## START DATA SHOWN

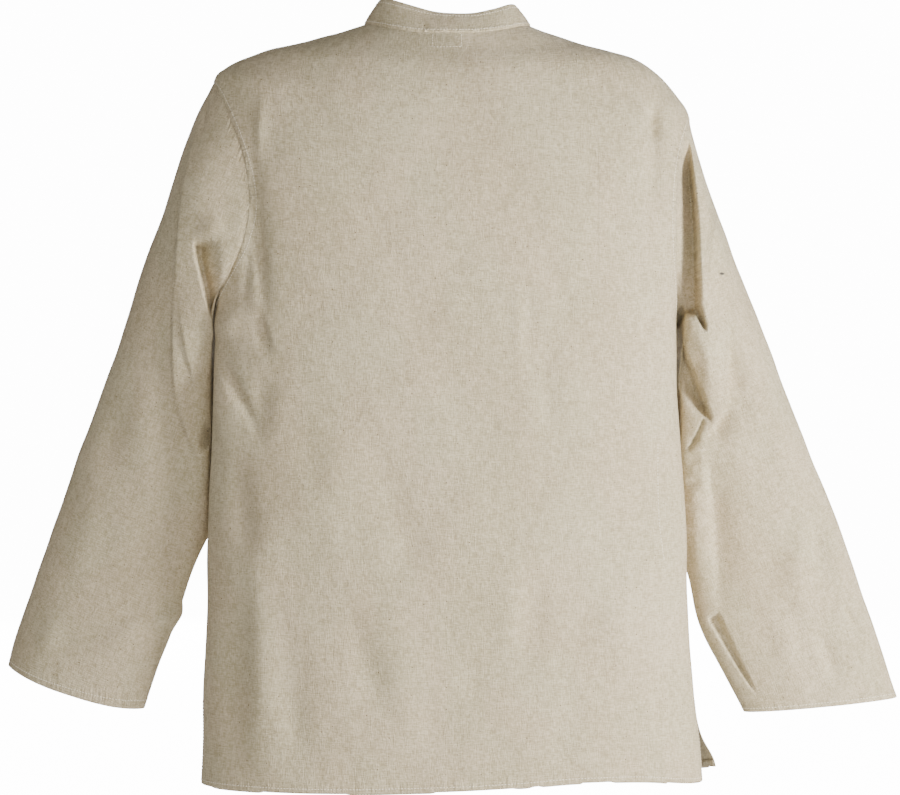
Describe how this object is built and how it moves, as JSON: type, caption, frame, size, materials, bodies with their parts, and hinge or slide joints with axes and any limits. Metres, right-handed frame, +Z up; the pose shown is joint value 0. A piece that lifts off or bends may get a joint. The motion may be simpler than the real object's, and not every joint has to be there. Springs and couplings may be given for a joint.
{
  "type": "tunic shirt",
  "caption": "Long-sleeved cotton tunic shirt with a stand collar, front slit and side slits, hollow as worn with no wearer, sleeves hanging",
  "frame": {"origin": "level with the shoulders, in the middle of the neck opening, where a wearer or a hanger holds the shirt", "axes": "+Z up, the wearer's front towards -Y, the wearer's left arm on the +X side"},
  "size_m": [0.906, 0.2038, 0.779],
  "materials": {
    "natural_cotton": "plain woven natural cotton with slubs, matt",
    "doubled_cotton": "the same cotton, doubled, matt"
  },
  "bodies": {
    "root": {"back": "natural_cotton", "front": "natural_cotton", "sleeve_left": "natural_cotton", "sleeve_right": "natural_cotton", "collar": "doubled_cotton", "placket_over": "doubled_cotton", "placket_under": "doubled_cotton"}
  },
  "joints": []
}
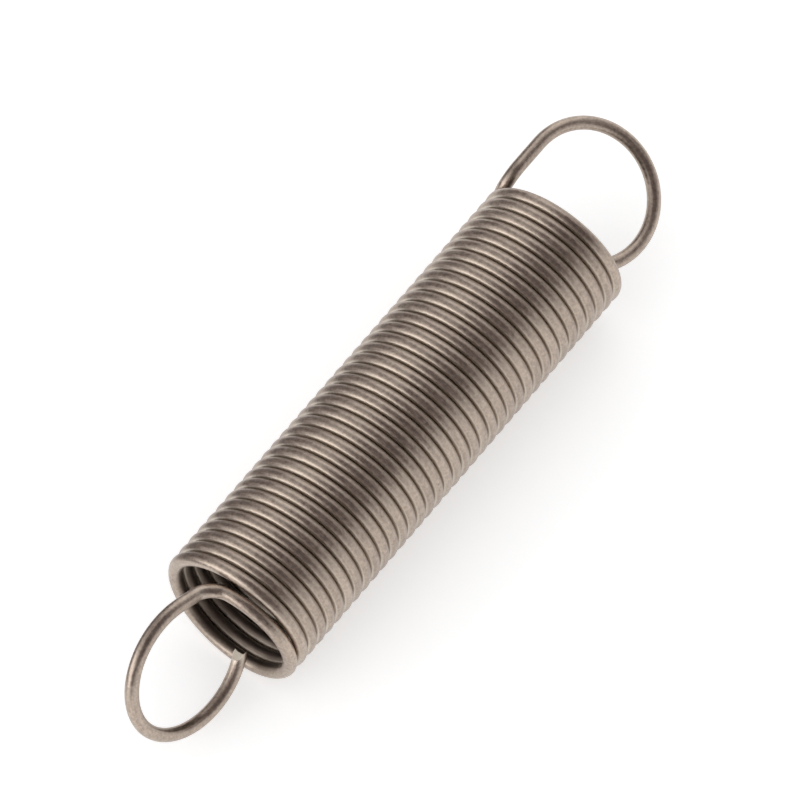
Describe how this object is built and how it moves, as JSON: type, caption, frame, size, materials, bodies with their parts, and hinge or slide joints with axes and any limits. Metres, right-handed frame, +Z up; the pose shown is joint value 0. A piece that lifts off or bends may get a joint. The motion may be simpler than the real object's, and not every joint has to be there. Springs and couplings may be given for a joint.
{
  "type": "extension spring",
  "caption": "Close-wound helical tension spring of round wire with an open round hook at each end, lying on its side.",
  "frame": {"origin": "centre of the spring's box, on the surface that it lies on", "axes": "+X along the coil's axis from the near hook to the far hook, +Z up from the surface, +Y to the side"},
  "size_m": [0.0572, 0.0114, 0.0113],
  "materials": {
    "spring_steel": "drawn wire, satin warm grey"
  },
  "bodies": {
    "root": {"spring_wire": "spring_steel"}
  },
  "joints": []
}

## END DATA SHOWN

WORK TO DO: From the listing above, extract all records word for word.

COMPLETED EXERCISE:
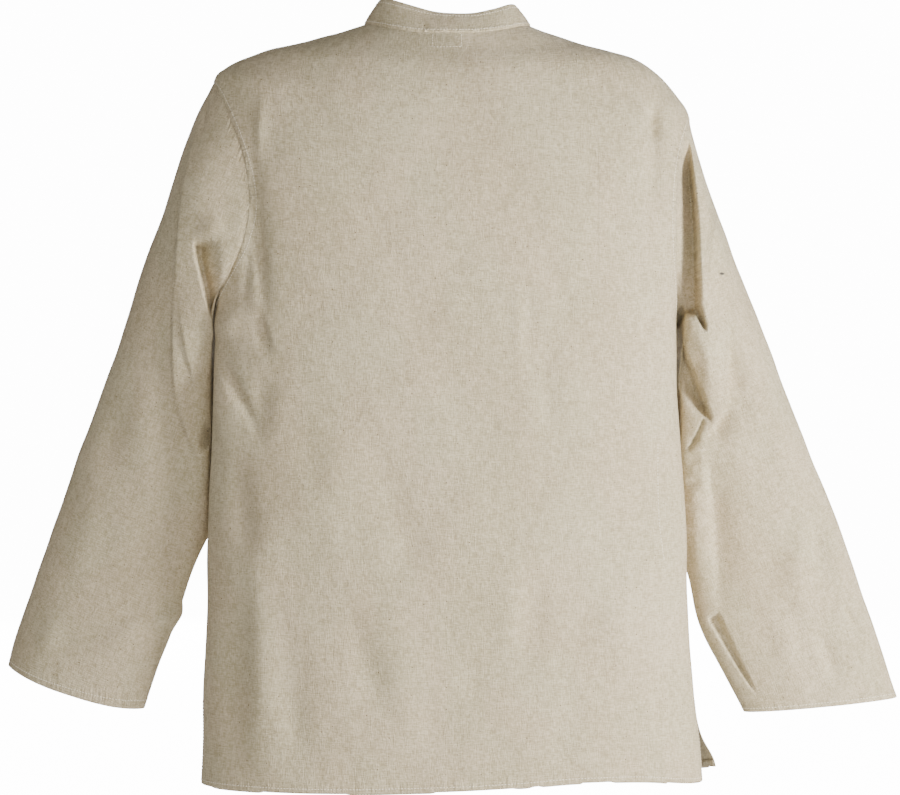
Describe how this object is built and how it moves, as JSON: type, caption, frame, size, materials, bodies with their parts, and hinge or slide joints with axes and any limits. Metres, right-handed frame, +Z up; the pose shown is joint value 0. A piece that lifts off or bends may get a joint. The motion may be simpler than the real object's, and not every joint has to be there. Springs and couplings may be given for a joint.
{
  "type": "tunic shirt",
  "caption": "Long-sleeved cotton tunic shirt with a stand collar, front slit and side slits, hollow as worn with no wearer, sleeves hanging",
  "frame": {"origin": "level with the shoulders, in the middle of the neck opening, where a wearer or a hanger holds the shirt", "axes": "+Z up, the wearer's front towards -Y, the wearer's left arm on the +X side"},
  "size_m": [0.906, 0.2038, 0.779],
  "materials": {
    "natural_cotton": "plain woven natural cotton with slubs, matt",
    "doubled_cotton": "the same cotton, doubled, matt"
  },
  "bodies": {
    "root": {"back": "natural_cotton", "front": "natural_cotton", "sleeve_left": "natural_cotton", "sleeve_right": "natural_cotton", "collar": "doubled_cotton", "placket_over": "doubled_cotton", "placket_under": "doubled_cotton"}
  },
  "joints": []
}
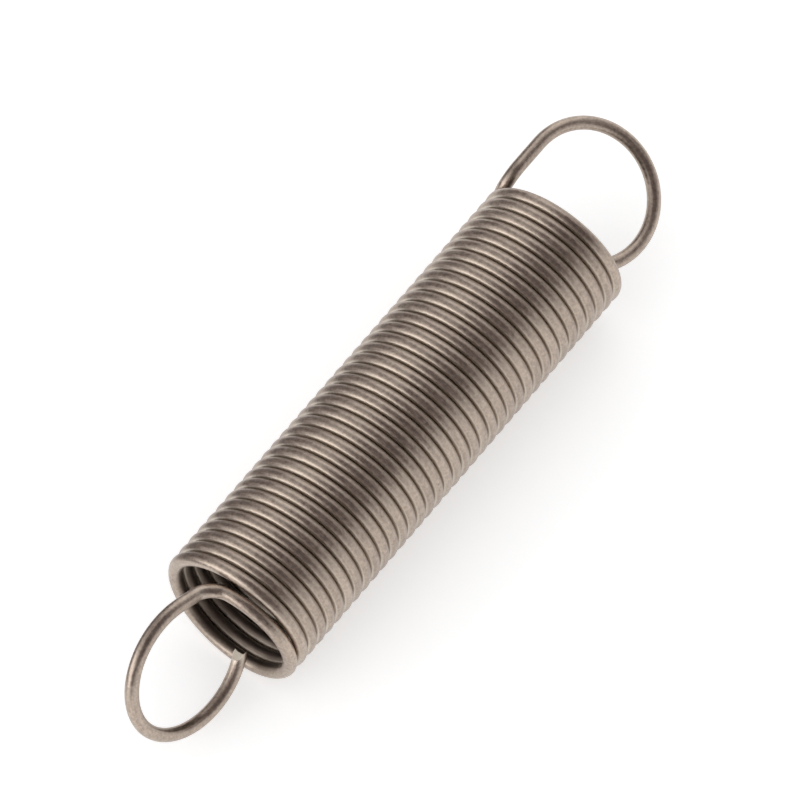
Describe how this object is built and how it moves, as JSON: type, caption, frame, size, materials, bodies with their parts, and hinge or slide joints with axes and any limits. Metres, right-handed frame, +Z up; the pose shown is joint value 0. A piece that lifts off or bends may get a joint. The motion may be simpler than the real object's, and not every joint has to be there. Springs and couplings may be given for a joint.
{
  "type": "extension spring",
  "caption": "Close-wound helical tension spring of round wire with an open round hook at each end, lying on its side.",
  "frame": {"origin": "centre of the spring's box, on the surface that it lies on", "axes": "+X along the coil's axis from the near hook to the far hook, +Z up from the surface, +Y to the side"},
  "size_m": [0.0572, 0.0114, 0.0113],
  "materials": {
    "spring_steel": "drawn wire, satin warm grey"
  },
  "bodies": {
    "root": {"spring_wire": "spring_steel"}
  },
  "joints": []
}